My best friend at the time was Ben. We used to hang out because we both collected baseball cards, liked 'watching sports' and had synergy because we were both flowering nerds. We found out we liked the same videogames. I had a sega, he had a snes, so we had opportunity to play all the new games together. I used to go over and play with his snes all the time.

One day, in the midst of my disillusionment with myself at not really being a baseball fan yet collecting the cards like mad, I went over to Ben's to play super nintendo and so forth. This was late '94, towards xmas. He said "hey you heard about magic?" and I said "no, what is it?" he said, "oh it's awesome, it's the great card game. My brother and I started collecting it. we have a bunch of cards, let's build you a deck and play."

So first, I watched him and his brother play. This was all 3rd edition and dark cards, some unlimited, a couple of legends cards thrown in.. I rememer seeing a spinal villain and lots o f lightning bolts. Their decks were not 60 cards, each was like on the cusp of 90, because all of these cards we so so new, and they both wanted to try them out.
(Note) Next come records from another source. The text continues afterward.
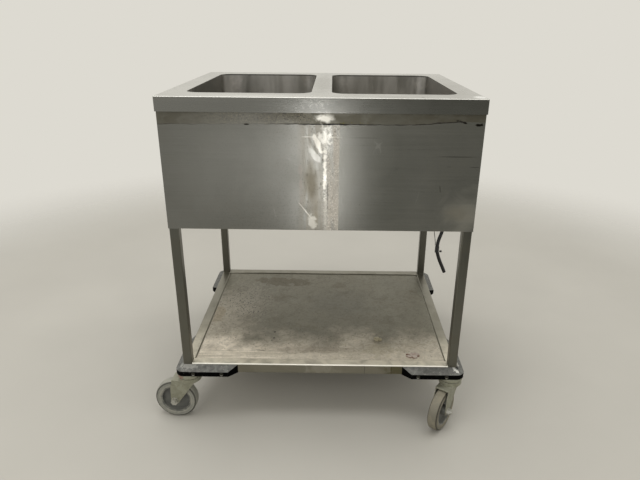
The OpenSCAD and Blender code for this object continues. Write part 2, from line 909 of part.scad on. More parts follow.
// The lever lies across the pipe when the valve is closed, and points at the trolley's middle
module valve_lever(sx) {
    y0 = valve_d / 2 + 4 + gap;
    color([0.7, 0.12, 0.1])
        translate([sx * well_x, drain_y, valve_mid])
            difference() {
                scale([-sx, 1, 1]) {
                    rotate([-90, 0, 0])
                        translate([0, 0, y0])
                            cylinder(h = lever_t, r = 10);
                    span([0, y0, -lever_w / 2], [lever_l, y0 + lever_t, lever_w / 2]);
                }
                rotate([-90, 0, 0])
                    cylinder(h = 3 * valve_d, r = stem_r + run_fit);
            }
}

module cable_gland() {
    color(black)
        translate([gland_x, gland_y, 0]) {
            translate([0, 0, body_z - gland_hex_h + panel_t])
                cylinder(h = gland_top - body_z + gland_hex_h - panel_t, r = gland_r);
            translate([0, 0, body_z - gland_hex_h + panel_t])
                rotate([0, 0, 30])
                    hex_prism(gland_hex, gland_hex_h);
            translate([0, 0, floor_top])
                rotate([0, 0, 30])
                    hex_prism(gland_hex, gland_nut_h);
            translate([0, 0, gland_exit])
                cylinder(h = gland_sleeve, r1 = gland_end_r, r2 = gland_r);
        }
}

module mains_cord() {
    color(black)
        swept(cord_points, cord_d, 10, [0, 1, 0]);
}

module cable_tie() {
    color(black)
        translate(tie_at) {
            difference() {
                translate([0, 0, -tie_l / 2])
                    cylinder(h = tie_l, r = cord_d / 2 + tie_t);
                translate([0, 0, -tie_l / 2 - cut])
                    cylinder(h = tie_l + 2 * cut, d = cord_d);
            }
            translate([cord_d / 2 + tie_t + tie_knob_r - 0.5, 0, -tie_l / 4])
                sphere(tie_knob_r);
        }
}

module hanger_wire() {
    color(black)
        swept(hanger_points, hanger_d, 8, [0, 1, 0]);
}

// Castor pieces stand in their own frame: the swivel axis is Z, and the wheel trails along +X
module at_castor(i) {
    translate([corner_x[i] * leg_x, corner_y[i] * leg_y, 0])
        rotate([0, 0, corner_angle[i]])
            children();
}

module swivel_heads() {
    r = head_d / 2;
    color(dull_steel)
        for (i = [0 : 3])
            at_castor(i)
                rotate_extrude()
                    polygon([[0, rivet_z - rivet_h], [rivet_r, rivet_z - rivet_h], [rivet_r, rivet_z],
                        [pin_r, rivet_z], [pin_r, head_bottom], [r - 3, head_bottom], [r, head_bottom + 3],
                        [r, castor_h - 5], [r - 3, castor_h], [stud_d / 2 + run_fit, castor_h],
                        [stud_d / 2 + run_fit, head_bottom + 2], [0, head_bottom + 2]]);
}

module castor_studs() {
    color(zinc)
        for (i = [0 : 3])
            at_castor(i)
                translate([0, 0, head_bottom + 2])
                    cylinder(h = castor_h - head_bottom - 2 + plug_h - 3, d = stud_d);
}

// Outline of a fork's cheek, in the plane of the wheel: the trail runs along the first axis
module cheek(ear) {
    p = [bridge_front, crown_bottom];
    c = [trail, wheel_r];
    d = norm(p - c);
    a = atan2(p[1] - c[1], p[0] - c[0]) + acos(cheek_r / d);
    foot = c + cheek_in * [cos(a), sin(a)];
    ear_top = [[pedal_u + ear_r, pedal_pin_z + ear_r - 2], [pedal_u + ear_r, pedal_pin_z - ear_r]];
    plain_top = [[bridge_rear, bridge_z - ear_r]];
    difference() {
        union() {
            polygon(concat([p, [bridge_rear, crown_bottom]], ear ? ear_top : plain_top,
                [[cheek_rear, bridge_z - 16], [c[0] + cheek_in, c[1]], c, foot]));
            translate(c)
                circle(cheek_r);
        }
        translate(c)
            circle(axle_r + run_fit);
        if (ear)
            translate([pedal_u, pedal_pin_z])
                circle(pedal_pin_r + run_fit);
    }
}

module fork(i) {
    ear = corner_y[i] > 0;
    color(zinc)
        at_castor(i)
            union() {
                difference() {
                    union() {
                        translate([0, 0, crown_bottom])
                            cylinder(h = crown_h, r = crown_r);
                        span([bridge_front, -fork_out, bridge_z], [bridge_rear, fork_out, crown_bottom]);
                    }
                    translate([0, 0, bridge_z - cut])
                        cylinder(h = rivet_z + gap - bridge_z + cut, r = pocket_r);
                    translate([0, 0, rivet_z])
                        cylinder(h = crown_h, r = pin_r + run_fit);
                }
                for (v = [-fork_out, fork_gap / 2])
                    translate([0, v + fork_t, 0])
                        rotate([90, 0, 0])
                            linear_extrude(fork_t)
                                cheek(ear);
            }
}

module axle(i) {
    ear = corner_y[i] > 0;
    color(zinc)
        at_castor(i) {
            translate([trail, 0, wheel_r])
                rotate([90, 0, 0]) {
                    translate([0, 0, -fork_out - washer_t - nut_h - 3])
                        cylinder(h = 2 * fork_out + 2 * washer_t + nut_h + 3, r = axle_r);
                    for (s = [-1, 1])
                        translate([0, 0, s > 0 ? fork_out : -fork_out - washer_t])
                            cylinder(h = washer_t, r = washer_r);
                    translate([0, 0, fork_out + washer_t])
                        hex_prism(hex_af, hex_h);
                    translate([0, 0, -fork_out - washer_t - nut_h])
                        hex_prism(hex_af, nut_h);
                }
            if (ear)
                translate([pedal_u, fork_out + 2, pedal_pin_z])
                    rotate([90, 0, 0])
                        cylinder(h = 2 * fork_out + 4, r = pedal_pin_r);
        }
}

module wheel(i) {
    hub_r = 15;
    web = 7;
    color([0.42, 0.43, 0.4])
        at_castor(i)
            translate([trail, 0, wheel_r])
                rotate([90, 0, 0])
                    rotate_extrude()
                        polygon([[axle_r + run_fit, -hub_l / 2], [hub_r - 2, -hub_l / 2], [hub_r, -hub_l / 2 + 2],
                            [hub_r, -web / 2], [rim_r - 5, -web / 2], [rim_r - 4, -tyre_w / 2 + 2],
                            [rim_r - 3, -tyre_w / 2 + 1], [rim_r, -tyre_w / 2 + 1], [rim_r, tyre_w / 2 - 1],
                            [rim_r - 3, tyre_w / 2 - 1], [rim_r - 4, tyre_w / 2 - 2], [rim_r - 5, web / 2],
                            [hub_r, web / 2], [hub_r, hub_l / 2 - 2], [hub_r - 2, hub_l / 2],
                            [axle_r + run_fit, hub_l / 2]]);
}

module tyre(i) {
    color(grey_rubber)
        at_castor(i)
            translate([trail, 0, wheel_r])
                rotate([90, 0, 0])
                    rotate_extrude() {
                        translate([rim_r, -tyre_w / 2])
                            square([tyre_t - tyre_r, tyre_w]);
                        translate([rim_r, -tyre_w / 2 + tyre_r])
                            square([tyre_t, tyre_w - 2 * tyre_r]);
                        for (s = [-1, 1])
                            translate([wheel_r - tyre_r, s * (tyre_w / 2 - tyre_r)])
                                circle(tyre_r);
                    }
}

// A brake pedal turns on the pin at the fork's trailing end; its lug meets the tyre when pressed
module pedal(i) {
    sleeve_l = fork_gap - 2 * gap;
    tread_u = pedal_u + ear_r + 3;
    tread_z = pedal_pin_z + 3;
    end_u = pedal_u + pedal_len;
    color(black)
        at_castor(i)
            difference() {
                union() {
                    translate([pedal_u, sleeve_l / 2, pedal_pin_z])
                        rotate([90, 0, 0])
                            cylinder(h = sleeve_l, r = pedal_sleeve_r);
                    translate([0, sleeve_l / 2, 0])
                        rotate([90, 0, 0])
                            linear_extrude(sleeve_l)
                                polygon([[pedal_u, pedal_pin_z + pedal_sleeve_r], [pedal_u, pedal_pin_z],
                                    [pedal_u + shoe_from, pedal_pin_z - shoe_drop],
                                    [pedal_u + shoe_to, pedal_pin_z - shoe_drop],
                                    [tread_u + 7, tread_z], [tread_u + 10, tread_z],
                                    [tread_u + 10, tread_z + pedal_t]]);
                    translate([0, pedal_w / 2, 0])
                        rotate([90, 0, 0])
                            linear_extrude(pedal_w)
                                polygon([[tread_u, tread_z], [end_u, tread_z + pedal_rise],
                                    [end_u, tread_z + pedal_rise + pedal_t], [tread_u, tread_z + pedal_t]]);
                }
                translate([pedal_u, pedal_w, pedal_pin_z])
                    rotate([90, 0, 0])
                        cylinder(h = 2 * pedal_w, r = pedal_pin_r + run_fit);
            }
}

top_deck();
well(-1);  // well_left
well(1);  // well_right
drain_fittings();
front_panel();
rear_panel();
end_panel(-1);  // end_panel_left
end_panel(1);  // end_panel_right
bottom_plate();
leg(-1, -1);  // leg_front_left
leg(1, -1);  // leg_front_right
leg(-1, 1);  // leg_rear_left
leg(1, 1);  // leg_rear_right
leg_plugs();
shelf_long_rails();
shelf_side_rails();
shelf_panel();
corner_bumpers();
bumper_screws();
heating_elements();
element_clamps();
thermostats();
control_plate();
switch_body();
pilot_lamps();
terminal_box();
wiring();
drain_pipes();
valve_bodies();
cable_gland();
mains_cord();
cable_tie();
hanger_wire();
swivel_heads();
castor_studs();
knob(-1);  // knob_left
knob(1);  // knob_right
rocker();
valve_ball(-1);  // valve_ball_left
valve_ball(1);  // valve_ball_right
valve_lever(-1);  // valve_lever_left
valve_lever(1);  // valve_lever_right
fork(0);  // fork_front_left
fork(1);  // fork_front_right
fork(2);  // fork_rear_left
fork(3);  // fork_rear_right
axle(0);  // axle_front_left
axle(1);  // axle_front_right
axle(2);  // axle_rear_left
axle(3);  // axle_rear_right
wheel(0);  // wheel_front_left
wheel(1);  // wheel_front_right
wheel(2);  // wheel_rear_left
wheel(3);  // wheel_rear_right
tyre(0);  // tyre_front_left
tyre(1);  // tyre_front_right
tyre(2);  // tyre_rear_left
tyre(3);  // tyre_rear_right
pedal(2);  // pedal_rear_left
pedal(3);  // pedal_rear_right
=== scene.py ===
"""The looks of the bain marie trolley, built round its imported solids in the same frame, in metres."""

import json
import logging
import math
from collections.abc import Callable, Sequence
from dataclasses import KW_ONLY, dataclass
from enum import Enum

import bmesh
import bpy
from mathutils import Matrix, Vector

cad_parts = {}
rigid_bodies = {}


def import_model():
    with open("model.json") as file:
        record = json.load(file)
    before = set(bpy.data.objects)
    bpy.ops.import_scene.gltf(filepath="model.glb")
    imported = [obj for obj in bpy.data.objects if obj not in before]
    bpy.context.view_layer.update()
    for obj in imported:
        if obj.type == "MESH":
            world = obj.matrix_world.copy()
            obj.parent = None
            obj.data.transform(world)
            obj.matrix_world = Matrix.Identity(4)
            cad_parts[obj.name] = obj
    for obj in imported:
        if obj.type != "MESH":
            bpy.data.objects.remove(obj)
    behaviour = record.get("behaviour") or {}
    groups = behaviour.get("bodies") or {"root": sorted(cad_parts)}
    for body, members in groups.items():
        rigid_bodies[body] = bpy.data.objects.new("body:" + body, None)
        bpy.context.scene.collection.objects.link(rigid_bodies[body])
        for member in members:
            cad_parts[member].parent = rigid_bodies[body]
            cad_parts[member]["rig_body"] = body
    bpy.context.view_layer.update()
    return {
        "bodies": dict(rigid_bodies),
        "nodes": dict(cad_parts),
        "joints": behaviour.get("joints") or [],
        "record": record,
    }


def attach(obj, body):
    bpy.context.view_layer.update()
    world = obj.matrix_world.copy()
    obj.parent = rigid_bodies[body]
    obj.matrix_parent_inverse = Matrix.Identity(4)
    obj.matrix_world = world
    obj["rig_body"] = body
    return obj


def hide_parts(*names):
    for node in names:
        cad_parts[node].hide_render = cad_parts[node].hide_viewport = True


log = logging.getLogger("trolley")

MM = 0.001
# Two tolerances, for telling where an edge or a face is.
NEAR = 1e-5
CLOSE = 1e-4
FRONT_Y = -0.3245
SHELF_Z = 0.189
SIDES = ((-1, "left"), (1, "right"))

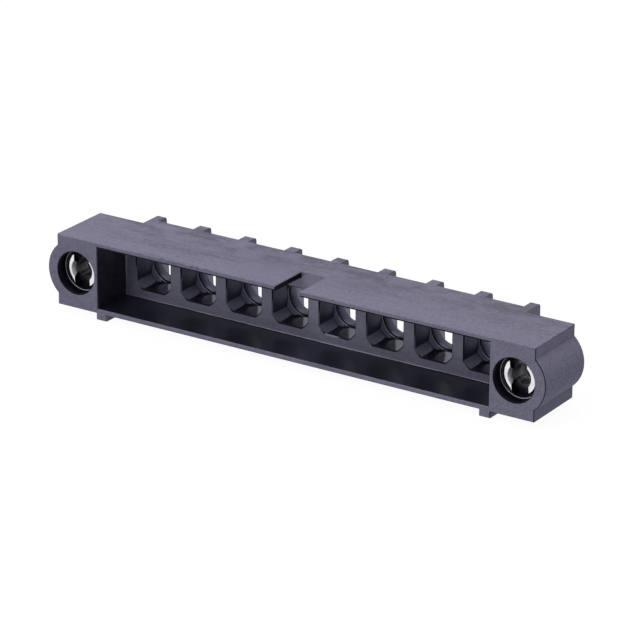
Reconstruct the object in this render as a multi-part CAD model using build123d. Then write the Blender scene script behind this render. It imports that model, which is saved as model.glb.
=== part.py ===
from build123d import *
import os

# Single-row shrouded board connector with a screw fixing at each end.
# Millimetres. X runs along the row, Y from the mating face to the rear, Z up from the board.

# Contact row
contact_count = 8
contact_pitch = 4.0
contact_axis_height = 2.65          # above the underside of the body
cavity_width = 3.0
cavity_height = 3.0
cavity_corner_radius = 1.78         # about the contact axis, rounds the four corners
cavity_mouth_break = 0.08           # chamfer round the mouth
cavity_mouth_break_angle = 45.0
contact_bore_margin = 0.01          # between the bore and the flats of the cavity
contact_lip_diameter = 2.8          # opening at the rear
contact_lip_length = 0.45

# Body
body_height = 5.5
end_block_depth = 5.4
end_block_overhang = 1.65           # flat end of the body beyond the fixing axis
end_round_inset = 0.25              # rounded end below the top face and above the underside
insulator_depth = 6.35              # mating face to the rear of the contact row
insulator_end_margin = 2.25         # last contact axis to the end of the row section
insulator_back_wall = 1.08          # from the foot of the cavity to the rear

# Mating shroud
shroud_depth = 3.45
shroud_roof_wall = 0.4
shroud_floor_wall = 0.35
shroud_side_wall = 0.335            # thinnest plastic between the shroud and a fixing hole
shroud_draft_angle = 1.0
shroud_foot_radius = 0.12           # inside, where the shroud meets the insulator face
polarising_slot_width = 2.05
polarising_slot_edge_radius = 0.12  # where the slot meets the top face
mating_face_edge_break = 0.06       # chamfer round every edge of the mating face

# Barrier ribs and standoff feet
rib_thickness = 0.83
rib_length = 1.15
rib_corner_radius = 0.3
foot_width = 0.9
foot_height = 0.5

# Fixing holes
fixing_hole_diameter = 3.25
fixing_hole_step_depth = 0.93
fixing_rear_wall = 0.65
fixing_rear_hole_diameter = 2.3
fixing_offset = 4.5                 # last contact axis to the fixing axis

# Threaded inserts
insert_diameter = 3.1
insert_seat_clearance = 0.02        # on diameter
insert_recess = 0.75                # nose behind the mating face
insert_nose_chamfer = 0.25
insert_tail_chamfer = 0.15
insert_slot_width = 1.36
insert_slot_depth = 0.65
insert_slot_lean_left = 1.5         # degrees from upright, where each insert was left
insert_slot_lean_right = 5.5
insert_thread_bore = 1.57           # basic minor diameter of the M2 thread
insert_mouth_diameter = 1.88        # the thread's countersunk mouth
insert_mouth_depth = 0.35

# Worked-out sizes
row_half_span = (contact_count - 1) * contact_pitch / 2
contact_bore_radius = cavity_height / 2 - contact_bore_margin
contact_cone_length = cavity_corner_radius - contact_bore_radius
insulator_half_width = row_half_span + insulator_end_margin
fixing_x = row_half_span + fixing_offset
flat_half_length = fixing_x + end_block_overhang
end_round_radius = body_height / 2 - end_round_inset
shroud_half_width = fixing_x - fixing_hole_diameter / 2 - shroud_side_wall
overall_depth = insulator_depth + rib_length

# Levels and depths in the part's own frame, whose origin is the bottom centre of the whole part
underside = foot_height
top = underside + body_height
middle_height = underside + body_height / 2
contact_height = underside + contact_axis_height
shroud_floor = underside + shroud_floor_wall
shroud_roof = top - shroud_roof_wall
mating_face = -overall_depth / 2
insulator_face = mating_face + shroud_depth
insulator_rear = mating_face + insulator_depth
cavity_end = insulator_rear - insulator_back_wall
lip_front = insulator_rear - contact_lip_length
rib_rear = insulator_rear + rib_length
end_block_rear = mating_face + end_block_depth
insert_nose = mating_face + insert_recess
insert_tail = end_block_rear - fixing_rear_wall


def prism(outline, start, end):
    """Extrude an outline drawn in the front view (X, Z) from one depth to another."""
    face = Plane.XZ.offset(-start) * outline
    return extrude(face, amount=end - start, dir=(0, 1, 0))


def turned(points, x, z):
    """Turn a half profile of (depth, radius) points about an axis that runs front to back."""
    axis_origin = (x, 0, z)
    half_section = Plane(origin=axis_origin, x_dir=(0, 1, 0), z_dir=(-1, 0, 0))
    profile = make_face(Polyline(*points, close=True))
    return revolve(half_section * profile, Axis(axis_origin, (0, 1, 0)))


def contact_positions():
    return [index * contact_pitch - row_half_span for index in range(contact_count)]


def rib_positions():
    return [index * contact_pitch - row_half_span - contact_pitch / 2 for index in range(contact_count + 1)]


def body_block():
    """End blocks with rounded ends, and the deeper row section between them."""
    outline = Pos(0, middle_height) * Rectangle(2 * flat_half_length, body_height)
    for side in (-1, 1):
        outline += Pos(side * fixing_x, middle_height) * Circle(end_round_radius)
    row_outline = Pos(0, middle_height) * Rectangle(2 * insulator_half_width, body_height)
    return prism(outline, mating_face, end_block_rear) + prism(row_outline, mating_face, insulator_rear)


def barrier_rib(x):
    """Upright plate between two contact tails, rounded at its rear top corner and flush with the row's end."""
    left = max(x - rib_thickness / 2, -insulator_half_width)
    right = min(x + rib_thickness / 2, insulator_half_width)
    side_view = Pos((cavity_end + rib_rear) / 2, middle_height) * Rectangle(rib_rear - cavity_end, body_height)
    rear_top_corner = side_view.vertices().sort_by(Axis.X)[-2:].sort_by(Axis.Y)[-1]
    side_view = fillet(rear_top_corner, rib_corner_radius)
    return extrude(Plane.YZ.offset(left) * side_view, amount=right - left, dir=(1, 0, 0))


def standoff_foot(side):
    """Rail under an end block that lifts the body off the board."""
    outline = Pos(side * insulator_half_width, foot_height) * Rectangle(foot_width, 2 * foot_height)
    return prism(outline, mating_face, end_block_rear)


def shroud_recess():
    """Mating recess, drafted so that it narrows towards the contact row."""
    height = shroud_roof - shroud_floor
    outline = Pos(0, shroud_floor + height / 2) * Rectangle(2 * shroud_half_width, height)
    mouth = Plane.XZ.offset(-mating_face) * outline
    recess = extrude(mouth, amount=-shroud_depth, taper=shroud_draft_angle)
    return fillet(recess.faces().sort_by(Axis.Y)[-1].edges(), shroud_foot_radius)


def cut_polarising_slot(block):
    """Keyway through the roof back to the contact row, its edges rounded into the top face."""
    depth_below_top = top - contact_height - cavity_height / 2
    outline = Pos(0, top) * Rectangle(polarising_slot_width, 2 * depth_below_top)
    slot = prism(outline, mating_face, insulator_face)
    slotted = block - slot
    rim = new_edges(block, slot, combined=slotted).group_by(Axis.Z)[-1]
    return fillet(rim, polarising_slot_edge_radius)


def contact_cavity(x):
    """Shape of the core pin: four flats along a round cavity, then a cone, a bore and a lip at the rear."""
    pin = turned(
        [
            (insulator_face, 0),
            (insulator_face, cavity_corner_radius),
            (cavity_end, cavity_corner_radius),
            (cavity_end + contact_cone_length, contact_bore_radius),
            (lip_front, contact_bore_radius),
            (lip_front, contact_lip_diameter / 2),
            (insulator_rear, contact_lip_diameter / 2),
            (insulator_rear, 0),
        ],
        x,
        contact_height,
    )
    flats = Rectangle(cavity_width, cavity_height)
    cavity = pin & prism(Pos(x, contact_height) * flats, insulator_face, insulator_rear)
    mouth_outline = offset(flats & Circle(cavity_corner_radius), amount=cavity_mouth_break, kind=Kind.INTERSECTION)
    mouth_face = Plane.XZ.offset(-insulator_face) * Pos(x, contact_height) * mouth_outline
    mouth = extrude(mouth_face, amount=-cavity_mouth_break, taper=cavity_mouth_break_angle)
    return cavity + mouth


def fixing_hole(x):
    """Stepped hole: wide at the mating face, then the insert's seat, then a clearance hole at the rear."""
    seat_radius = (insert_diameter + insert_seat_clearance) / 2
    step = mating_face + fixing_hole_step_depth
    return turned(
        [
            (mating_face, 0),
            (mating_face, fixing_hole_diameter / 2),
            (step, fixing_hole_diameter / 2),
            (step, seat_radius),
            (insert_tail, seat_radius),
            (insert_tail, fixing_rear_hole_diameter / 2),
            (end_block_rear, fixing_rear_hole_diameter / 2),
            (end_block_rear, 0),
        ],
        x,
        middle_height,
    )


def housing():
    """The moulded insulator: shroud, contact cavities, ribs, end blocks and feet in one piece."""
    shape = cut_polarising_slot(body_block())
    for x in rib_positions():
        shape += barrier_rib(x)
    for side in (-1, 1):
        shape += standoff_foot(side)
    shape -= shroud_recess()
    for x in contact_positions():
        shape -= contact_cavity(x)
    for side in (-1, 1):
        shape -= fixing_hole(side * fixing_x)
    mating_edges = shape.faces().filter_by(Axis.Y).sort_by(Axis.Y)[0].edges()
    return chamfer(mating_edges, mating_face_edge_break)


def threaded_insert(x, slot_lean):
    """Turned metal insert, screwed in from the front: slotted nose, countersunk mouth and a through thread."""
    radius = insert_diameter / 2
    bore_radius = insert_thread_bore / 2
    sleeve = turned(
        [
            (insert_nose, insert_mouth_diameter / 2),
            (insert_nose + insert_mouth_depth, bore_radius),
            (insert_tail, bore_radius),
            (insert_tail, radius - insert_tail_chamfer),
            (insert_tail - insert_tail_chamfer, radius),
            (insert_nose + insert_nose_chamfer, radius),
            (insert_nose, radius - insert_nose_chamfer),
        ],
        x,
        middle_height,
    )
    outline = Rectangle(insert_slot_width, 2 * insert_diameter, rotation=slot_lean)
    return sleeve - prism(Pos(x, middle_height) * outline, insert_nose, insert_nose + insert_slot_depth)


os.makedirs("parts", exist_ok=True)
export_step(housing(), "parts/housing.step")
for name, side, slot_lean in (("left", -1, insert_slot_lean_left), ("right", 1, insert_slot_lean_right)):
    export_step(threaded_insert(side * fixing_x, slot_lean), f"parts/threaded_insert_{name}.step")
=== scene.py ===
import math

import bmesh
import bpy
from mathutils import Matrix, Vector


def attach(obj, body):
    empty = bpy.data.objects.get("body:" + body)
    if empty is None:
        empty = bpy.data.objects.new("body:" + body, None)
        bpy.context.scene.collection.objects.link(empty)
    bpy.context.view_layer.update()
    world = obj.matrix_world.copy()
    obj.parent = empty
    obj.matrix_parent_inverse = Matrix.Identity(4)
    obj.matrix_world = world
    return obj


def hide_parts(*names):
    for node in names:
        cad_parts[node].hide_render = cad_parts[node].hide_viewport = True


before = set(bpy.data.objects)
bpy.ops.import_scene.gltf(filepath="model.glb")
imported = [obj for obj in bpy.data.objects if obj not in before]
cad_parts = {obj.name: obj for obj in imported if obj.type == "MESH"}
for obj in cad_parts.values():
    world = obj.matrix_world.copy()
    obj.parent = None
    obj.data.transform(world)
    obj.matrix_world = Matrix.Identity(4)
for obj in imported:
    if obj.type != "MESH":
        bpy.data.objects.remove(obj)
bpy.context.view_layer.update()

# a single-row board connector: a moulded housing with a threaded insert in each end; lengths are metres
mm = 0.001

# how far a corner may lie from a level and still be picked with it
tolerance = 0.01 * mm


# small helpers

def deselectAll():
    if bpy.context.mode != "OBJECT":
        bpy.ops.object.mode_set(mode="OBJECT")
    bpy.ops.object.select_all(action="DESELECT")


def makeActive(piece):
    deselectAll()
    piece.select_set(True)
    bpy.context.view_layer.objects.active = piece


def applyPlace(piece):
    makeActive(piece)
    bpy.ops.object.transform_apply(location=True, rotation=True, scale=True)


def applyModifiers(piece):
    makeActive(piece)
    for modifier in list(piece.modifiers):
        bpy.ops.object.modifier_apply(modifier=modifier.name)


def cutWith(piece, cutter):
    cut = piece.modifiers.new("cut", "BOOLEAN")
    cut.operation = "DIFFERENCE"
    cut.solver = "EXACT"
    cut.object = cutter
    applyModifiers(piece)
    bpy.data.objects.remove(cutter)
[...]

We had a hard time picking two colors to work with, because we all wanted to try them all out. However I distincly remember my first play through, Ben cobbled together a gigantic deck of green and white cards. I remember playing crap commons, like bears and banding benalish heros, and then coming across some of the good stuff, like wrath of god, or cockatrice, or howling mine.

I don't even recall, 15 years later, if I won or lost, I just remember loving every second of playing that game. I remember seeing Ben's brother Dave slap down a cosmic horror and how we all thought it was insane amidst a field of mon's goblin raiders, drudge skeletons, and holy strengthed savannah lions. We played all day and I was taught various rules.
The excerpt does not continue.